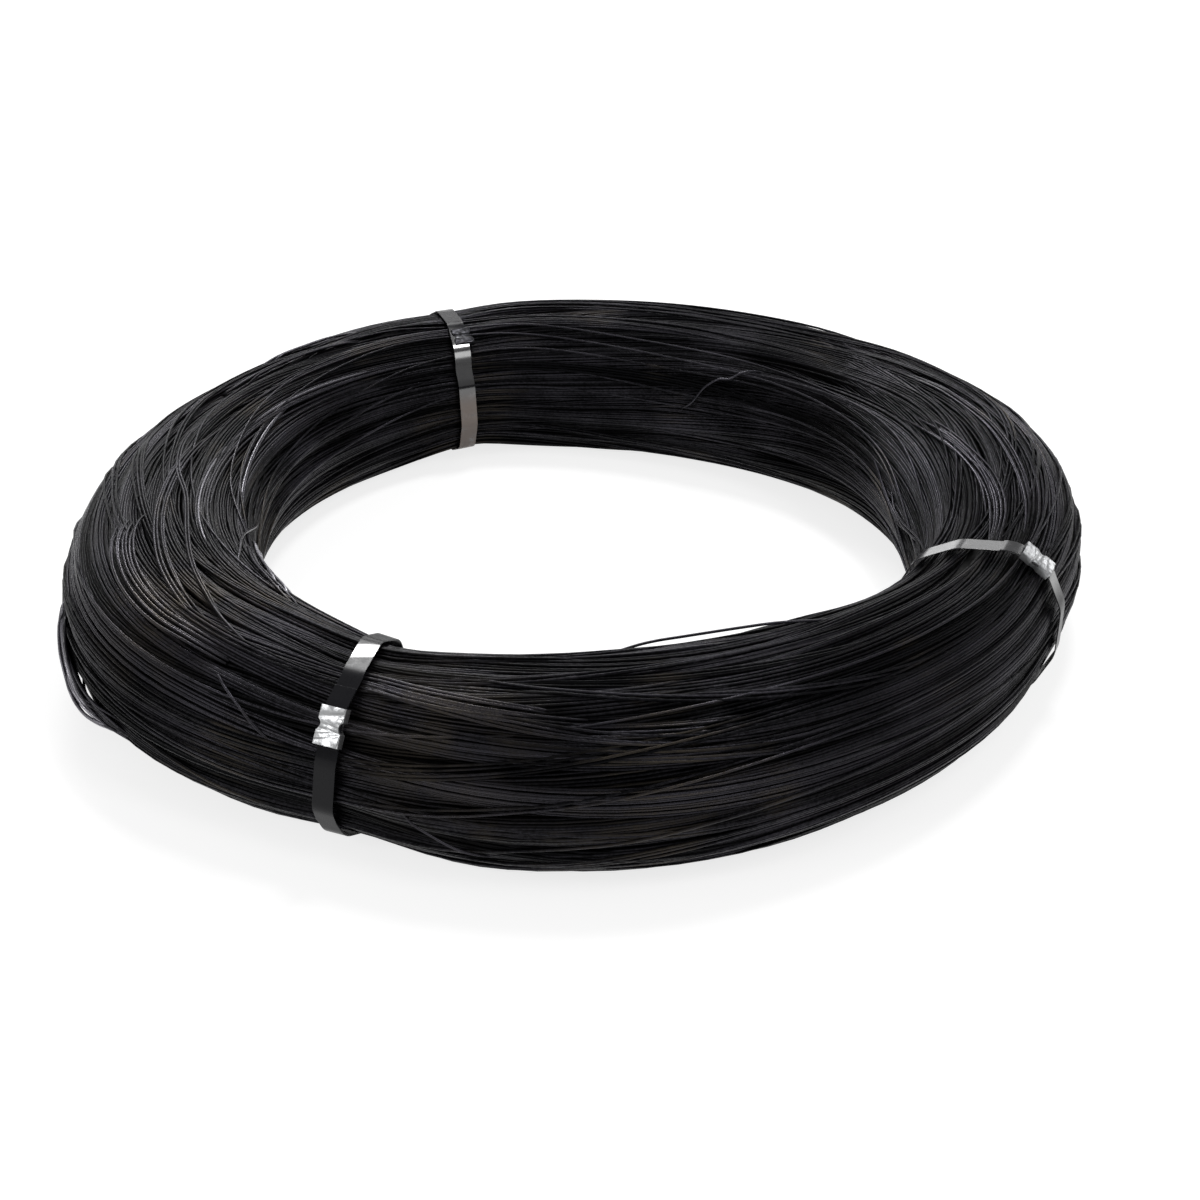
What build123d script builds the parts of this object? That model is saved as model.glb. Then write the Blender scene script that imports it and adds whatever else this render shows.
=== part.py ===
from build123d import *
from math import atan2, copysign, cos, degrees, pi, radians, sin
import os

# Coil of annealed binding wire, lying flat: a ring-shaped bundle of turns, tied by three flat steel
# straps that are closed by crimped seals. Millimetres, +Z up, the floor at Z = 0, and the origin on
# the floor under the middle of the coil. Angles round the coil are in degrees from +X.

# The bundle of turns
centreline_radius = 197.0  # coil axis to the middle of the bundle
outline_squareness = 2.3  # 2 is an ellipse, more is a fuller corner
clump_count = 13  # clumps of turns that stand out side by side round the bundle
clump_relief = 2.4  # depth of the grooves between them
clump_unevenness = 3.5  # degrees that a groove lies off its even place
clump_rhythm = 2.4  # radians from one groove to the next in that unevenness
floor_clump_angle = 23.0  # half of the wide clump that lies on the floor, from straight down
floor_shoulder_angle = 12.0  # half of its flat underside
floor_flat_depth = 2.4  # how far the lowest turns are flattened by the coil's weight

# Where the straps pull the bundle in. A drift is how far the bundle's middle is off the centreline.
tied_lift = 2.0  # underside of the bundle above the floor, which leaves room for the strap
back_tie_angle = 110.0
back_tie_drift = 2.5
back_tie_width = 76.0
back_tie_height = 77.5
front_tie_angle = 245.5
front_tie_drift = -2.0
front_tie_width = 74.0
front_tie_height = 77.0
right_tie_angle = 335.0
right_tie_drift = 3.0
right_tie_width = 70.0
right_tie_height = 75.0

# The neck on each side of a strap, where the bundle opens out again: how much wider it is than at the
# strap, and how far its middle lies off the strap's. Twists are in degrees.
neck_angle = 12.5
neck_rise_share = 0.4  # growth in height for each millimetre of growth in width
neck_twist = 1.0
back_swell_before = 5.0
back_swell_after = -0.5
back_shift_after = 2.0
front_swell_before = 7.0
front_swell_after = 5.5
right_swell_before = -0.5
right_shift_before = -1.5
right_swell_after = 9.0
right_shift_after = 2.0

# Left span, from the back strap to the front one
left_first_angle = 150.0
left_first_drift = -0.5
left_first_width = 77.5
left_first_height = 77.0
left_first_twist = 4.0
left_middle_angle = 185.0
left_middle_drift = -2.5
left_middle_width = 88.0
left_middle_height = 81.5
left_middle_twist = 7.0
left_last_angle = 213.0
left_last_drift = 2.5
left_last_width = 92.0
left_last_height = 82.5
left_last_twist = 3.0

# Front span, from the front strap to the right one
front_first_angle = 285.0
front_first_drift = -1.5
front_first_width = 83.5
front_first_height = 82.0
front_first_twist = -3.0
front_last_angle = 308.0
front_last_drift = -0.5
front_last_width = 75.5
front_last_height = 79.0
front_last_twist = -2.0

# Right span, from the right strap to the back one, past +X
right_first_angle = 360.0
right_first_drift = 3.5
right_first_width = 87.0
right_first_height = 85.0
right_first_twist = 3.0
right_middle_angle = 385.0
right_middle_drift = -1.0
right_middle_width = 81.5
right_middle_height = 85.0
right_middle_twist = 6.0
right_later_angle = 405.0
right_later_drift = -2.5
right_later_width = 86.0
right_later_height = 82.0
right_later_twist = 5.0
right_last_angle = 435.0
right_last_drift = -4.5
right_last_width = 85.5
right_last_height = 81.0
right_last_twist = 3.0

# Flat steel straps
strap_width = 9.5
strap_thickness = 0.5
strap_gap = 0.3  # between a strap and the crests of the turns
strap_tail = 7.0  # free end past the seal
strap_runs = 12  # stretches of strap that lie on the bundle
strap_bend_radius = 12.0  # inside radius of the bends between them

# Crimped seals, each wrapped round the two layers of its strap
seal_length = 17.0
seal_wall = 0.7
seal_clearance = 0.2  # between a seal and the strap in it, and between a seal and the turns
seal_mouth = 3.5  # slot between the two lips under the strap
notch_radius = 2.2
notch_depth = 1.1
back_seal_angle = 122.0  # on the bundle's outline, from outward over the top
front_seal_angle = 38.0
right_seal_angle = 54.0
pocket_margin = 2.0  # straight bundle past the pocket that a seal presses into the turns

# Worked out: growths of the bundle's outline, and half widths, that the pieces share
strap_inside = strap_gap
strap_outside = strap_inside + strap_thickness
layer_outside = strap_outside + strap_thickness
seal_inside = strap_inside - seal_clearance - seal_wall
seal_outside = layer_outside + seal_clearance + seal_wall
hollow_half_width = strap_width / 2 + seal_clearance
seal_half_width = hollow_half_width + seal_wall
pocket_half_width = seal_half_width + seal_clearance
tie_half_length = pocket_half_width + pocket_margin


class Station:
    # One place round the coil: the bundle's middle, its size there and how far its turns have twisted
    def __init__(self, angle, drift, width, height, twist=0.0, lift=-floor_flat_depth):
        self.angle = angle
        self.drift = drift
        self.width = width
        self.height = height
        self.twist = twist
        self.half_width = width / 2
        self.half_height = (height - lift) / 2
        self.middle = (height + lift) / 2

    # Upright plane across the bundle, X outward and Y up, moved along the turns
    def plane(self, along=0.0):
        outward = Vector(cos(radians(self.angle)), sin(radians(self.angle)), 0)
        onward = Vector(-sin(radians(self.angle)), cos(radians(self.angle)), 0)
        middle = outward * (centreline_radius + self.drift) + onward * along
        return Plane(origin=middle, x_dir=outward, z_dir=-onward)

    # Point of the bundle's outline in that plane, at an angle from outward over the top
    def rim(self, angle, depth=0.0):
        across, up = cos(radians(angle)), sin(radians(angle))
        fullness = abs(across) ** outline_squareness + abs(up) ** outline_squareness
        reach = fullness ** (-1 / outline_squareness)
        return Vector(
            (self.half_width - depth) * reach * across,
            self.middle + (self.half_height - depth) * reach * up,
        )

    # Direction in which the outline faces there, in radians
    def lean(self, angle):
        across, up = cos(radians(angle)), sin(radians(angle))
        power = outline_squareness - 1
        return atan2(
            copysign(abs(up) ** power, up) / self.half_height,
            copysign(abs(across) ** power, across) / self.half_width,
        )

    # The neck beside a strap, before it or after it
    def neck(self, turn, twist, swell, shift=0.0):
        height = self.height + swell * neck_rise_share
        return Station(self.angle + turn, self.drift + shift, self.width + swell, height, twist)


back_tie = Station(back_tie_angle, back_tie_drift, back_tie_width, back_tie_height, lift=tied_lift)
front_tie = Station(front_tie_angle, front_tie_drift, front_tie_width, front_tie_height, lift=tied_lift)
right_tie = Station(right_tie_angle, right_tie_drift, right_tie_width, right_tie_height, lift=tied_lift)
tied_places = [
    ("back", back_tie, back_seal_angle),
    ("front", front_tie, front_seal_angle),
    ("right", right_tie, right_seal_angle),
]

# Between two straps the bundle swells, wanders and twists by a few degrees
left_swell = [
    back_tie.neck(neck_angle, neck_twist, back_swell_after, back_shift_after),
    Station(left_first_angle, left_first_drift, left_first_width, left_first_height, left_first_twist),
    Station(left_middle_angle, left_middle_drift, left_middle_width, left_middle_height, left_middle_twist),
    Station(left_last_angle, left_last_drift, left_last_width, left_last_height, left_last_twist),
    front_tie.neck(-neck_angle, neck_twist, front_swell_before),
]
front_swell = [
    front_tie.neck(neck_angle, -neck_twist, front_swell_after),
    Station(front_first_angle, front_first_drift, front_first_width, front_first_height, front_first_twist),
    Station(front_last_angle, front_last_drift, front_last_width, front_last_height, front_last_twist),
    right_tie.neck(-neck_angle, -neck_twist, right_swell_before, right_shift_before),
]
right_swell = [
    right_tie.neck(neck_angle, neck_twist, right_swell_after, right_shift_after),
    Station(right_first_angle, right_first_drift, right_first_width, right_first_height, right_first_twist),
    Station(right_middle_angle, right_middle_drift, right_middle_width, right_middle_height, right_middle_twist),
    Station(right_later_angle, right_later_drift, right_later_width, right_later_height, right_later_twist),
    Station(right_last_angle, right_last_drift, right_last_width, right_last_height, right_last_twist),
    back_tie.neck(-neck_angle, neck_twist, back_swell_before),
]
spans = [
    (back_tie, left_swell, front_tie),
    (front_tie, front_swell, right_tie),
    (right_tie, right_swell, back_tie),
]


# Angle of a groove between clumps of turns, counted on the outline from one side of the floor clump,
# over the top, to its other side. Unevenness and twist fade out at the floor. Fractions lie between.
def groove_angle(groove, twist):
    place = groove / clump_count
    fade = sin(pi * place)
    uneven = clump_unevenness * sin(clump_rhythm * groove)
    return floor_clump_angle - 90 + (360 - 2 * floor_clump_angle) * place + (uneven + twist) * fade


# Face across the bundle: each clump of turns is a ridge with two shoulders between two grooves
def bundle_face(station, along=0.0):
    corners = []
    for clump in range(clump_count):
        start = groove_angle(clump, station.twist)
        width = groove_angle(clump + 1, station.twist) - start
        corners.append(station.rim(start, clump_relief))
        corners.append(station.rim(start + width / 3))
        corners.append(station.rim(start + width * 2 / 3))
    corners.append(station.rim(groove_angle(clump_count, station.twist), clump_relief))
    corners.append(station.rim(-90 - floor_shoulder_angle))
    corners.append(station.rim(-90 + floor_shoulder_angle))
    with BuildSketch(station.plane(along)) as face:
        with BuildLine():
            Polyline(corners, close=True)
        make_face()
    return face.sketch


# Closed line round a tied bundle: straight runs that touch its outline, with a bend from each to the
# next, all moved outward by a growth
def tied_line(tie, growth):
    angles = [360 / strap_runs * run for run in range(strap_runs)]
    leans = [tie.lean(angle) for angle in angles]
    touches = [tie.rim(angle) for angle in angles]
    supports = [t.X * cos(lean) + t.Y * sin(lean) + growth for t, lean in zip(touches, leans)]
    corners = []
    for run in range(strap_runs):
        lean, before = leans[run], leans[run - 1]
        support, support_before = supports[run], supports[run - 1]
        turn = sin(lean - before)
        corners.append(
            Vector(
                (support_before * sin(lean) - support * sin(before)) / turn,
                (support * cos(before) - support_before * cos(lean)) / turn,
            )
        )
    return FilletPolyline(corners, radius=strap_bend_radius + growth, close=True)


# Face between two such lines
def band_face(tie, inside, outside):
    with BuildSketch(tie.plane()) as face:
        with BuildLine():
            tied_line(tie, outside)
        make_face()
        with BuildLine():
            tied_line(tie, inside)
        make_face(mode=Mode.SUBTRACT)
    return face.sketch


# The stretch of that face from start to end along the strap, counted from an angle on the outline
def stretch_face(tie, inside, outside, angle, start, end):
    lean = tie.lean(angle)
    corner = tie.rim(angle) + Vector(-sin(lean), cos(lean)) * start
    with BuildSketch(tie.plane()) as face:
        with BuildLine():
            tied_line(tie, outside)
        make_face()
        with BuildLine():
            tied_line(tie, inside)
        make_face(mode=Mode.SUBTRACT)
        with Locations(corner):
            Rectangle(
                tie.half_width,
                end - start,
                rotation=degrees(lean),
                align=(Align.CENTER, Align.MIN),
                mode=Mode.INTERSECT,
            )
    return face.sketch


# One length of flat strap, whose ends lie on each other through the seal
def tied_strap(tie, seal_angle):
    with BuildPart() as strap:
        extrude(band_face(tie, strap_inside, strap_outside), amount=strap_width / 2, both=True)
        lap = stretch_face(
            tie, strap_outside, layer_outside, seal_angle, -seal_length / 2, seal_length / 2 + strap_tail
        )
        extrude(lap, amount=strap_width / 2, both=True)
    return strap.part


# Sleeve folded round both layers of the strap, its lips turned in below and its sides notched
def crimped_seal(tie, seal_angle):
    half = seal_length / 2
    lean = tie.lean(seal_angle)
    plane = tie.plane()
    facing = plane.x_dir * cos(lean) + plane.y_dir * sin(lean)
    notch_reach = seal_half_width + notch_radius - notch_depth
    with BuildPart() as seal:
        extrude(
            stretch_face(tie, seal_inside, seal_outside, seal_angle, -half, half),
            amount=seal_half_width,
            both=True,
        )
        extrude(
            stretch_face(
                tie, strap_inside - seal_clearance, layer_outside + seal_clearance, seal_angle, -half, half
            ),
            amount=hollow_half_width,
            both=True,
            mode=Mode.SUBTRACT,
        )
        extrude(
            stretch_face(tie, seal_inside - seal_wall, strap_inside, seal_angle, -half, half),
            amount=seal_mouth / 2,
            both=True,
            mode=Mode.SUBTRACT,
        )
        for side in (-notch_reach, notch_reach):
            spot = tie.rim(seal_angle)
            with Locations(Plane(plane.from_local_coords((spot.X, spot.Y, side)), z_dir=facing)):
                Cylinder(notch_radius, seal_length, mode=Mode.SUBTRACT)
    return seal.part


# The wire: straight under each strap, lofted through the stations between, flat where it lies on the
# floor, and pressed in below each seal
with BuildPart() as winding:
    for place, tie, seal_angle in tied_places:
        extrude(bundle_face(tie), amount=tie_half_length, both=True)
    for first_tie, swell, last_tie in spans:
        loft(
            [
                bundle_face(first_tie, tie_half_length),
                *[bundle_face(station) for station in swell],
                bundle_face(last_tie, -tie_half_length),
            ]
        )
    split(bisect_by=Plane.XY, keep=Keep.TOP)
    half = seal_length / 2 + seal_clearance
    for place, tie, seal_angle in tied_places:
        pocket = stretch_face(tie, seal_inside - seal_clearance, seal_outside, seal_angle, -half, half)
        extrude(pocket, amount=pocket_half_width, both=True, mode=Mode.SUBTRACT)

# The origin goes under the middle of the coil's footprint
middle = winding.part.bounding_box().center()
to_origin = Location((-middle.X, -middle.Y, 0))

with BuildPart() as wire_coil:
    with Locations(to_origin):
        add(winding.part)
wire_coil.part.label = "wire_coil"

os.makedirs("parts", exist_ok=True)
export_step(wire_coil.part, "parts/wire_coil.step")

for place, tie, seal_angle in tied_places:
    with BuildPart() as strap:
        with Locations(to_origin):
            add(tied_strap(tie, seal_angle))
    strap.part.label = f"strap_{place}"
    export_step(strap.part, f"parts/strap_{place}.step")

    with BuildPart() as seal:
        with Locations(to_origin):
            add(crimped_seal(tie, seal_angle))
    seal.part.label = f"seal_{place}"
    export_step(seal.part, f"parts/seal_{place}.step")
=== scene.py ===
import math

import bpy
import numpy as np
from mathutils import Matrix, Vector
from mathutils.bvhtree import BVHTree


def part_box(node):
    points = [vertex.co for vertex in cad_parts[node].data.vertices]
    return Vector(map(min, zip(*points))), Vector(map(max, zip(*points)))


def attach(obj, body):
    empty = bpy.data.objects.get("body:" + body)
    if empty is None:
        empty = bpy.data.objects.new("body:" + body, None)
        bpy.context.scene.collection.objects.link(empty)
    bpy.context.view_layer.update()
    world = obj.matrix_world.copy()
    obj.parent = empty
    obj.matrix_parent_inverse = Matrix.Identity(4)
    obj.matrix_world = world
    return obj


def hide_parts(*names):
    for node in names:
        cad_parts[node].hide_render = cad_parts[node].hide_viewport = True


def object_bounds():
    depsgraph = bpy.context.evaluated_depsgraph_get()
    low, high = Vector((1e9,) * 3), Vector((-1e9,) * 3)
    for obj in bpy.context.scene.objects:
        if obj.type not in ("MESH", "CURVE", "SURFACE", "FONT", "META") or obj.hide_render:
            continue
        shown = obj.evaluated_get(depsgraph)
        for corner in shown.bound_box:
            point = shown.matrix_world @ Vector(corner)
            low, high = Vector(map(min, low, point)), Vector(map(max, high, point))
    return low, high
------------
TASK PROMPT: In the listing above, find the line containing "# The origin" and the line containing "cad_parts[node].hide_render = cad_parts[node].hide_viewport", then quote both, plus every line between them, exactly as written.

RESULT FOR THIS EXERCISE:
# The origin goes under the middle of the coil's footprint
middle = winding.part.bounding_box().center()
to_origin = Location((-middle.X, -middle.Y, 0))

with BuildPart() as wire_coil:
    with Locations(to_origin):
        add(winding.part)
wire_coil.part.label = "wire_coil"

os.makedirs("parts", exist_ok=True)
export_step(wire_coil.part, "parts/wire_coil.step")

for place, tie, seal_angle in tied_places:
    with BuildPart() as strap:
        with Locations(to_origin):
            add(tied_strap(tie, seal_angle))
    strap.part.label = f"strap_{place}"
    export_step(strap.part, f"parts/strap_{place}.step")

    with BuildPart() as seal:
        with Locations(to_origin):
            add(crimped_seal(tie, seal_angle))
    seal.part.label = f"seal_{place}"
    export_step(seal.part, f"parts/seal_{place}.step")
=== scene.py ===
import math

import bpy
import numpy as np
from mathutils import Matrix, Vector
from mathutils.bvhtree import BVHTree


def part_box(node):
    points = [vertex.co for vertex in cad_parts[node].data.vertices]
    return Vector(map(min, zip(*points))), Vector(map(max, zip(*points)))


def attach(obj, body):
    empty = bpy.data.objects.get("body:" + body)
    if empty is None:
        empty = bpy.data.objects.new("body:" + body, None)
        bpy.context.scene.collection.objects.link(empty)
    bpy.context.view_layer.update()
    world = obj.matrix_world.copy()
    obj.parent = empty
    obj.matrix_parent_inverse = Matrix.Identity(4)
    obj.matrix_world = world
    return obj


def hide_parts(*names):
    for node in names:
        cad_parts[node].hide_render = cad_parts[node].hide_viewport = True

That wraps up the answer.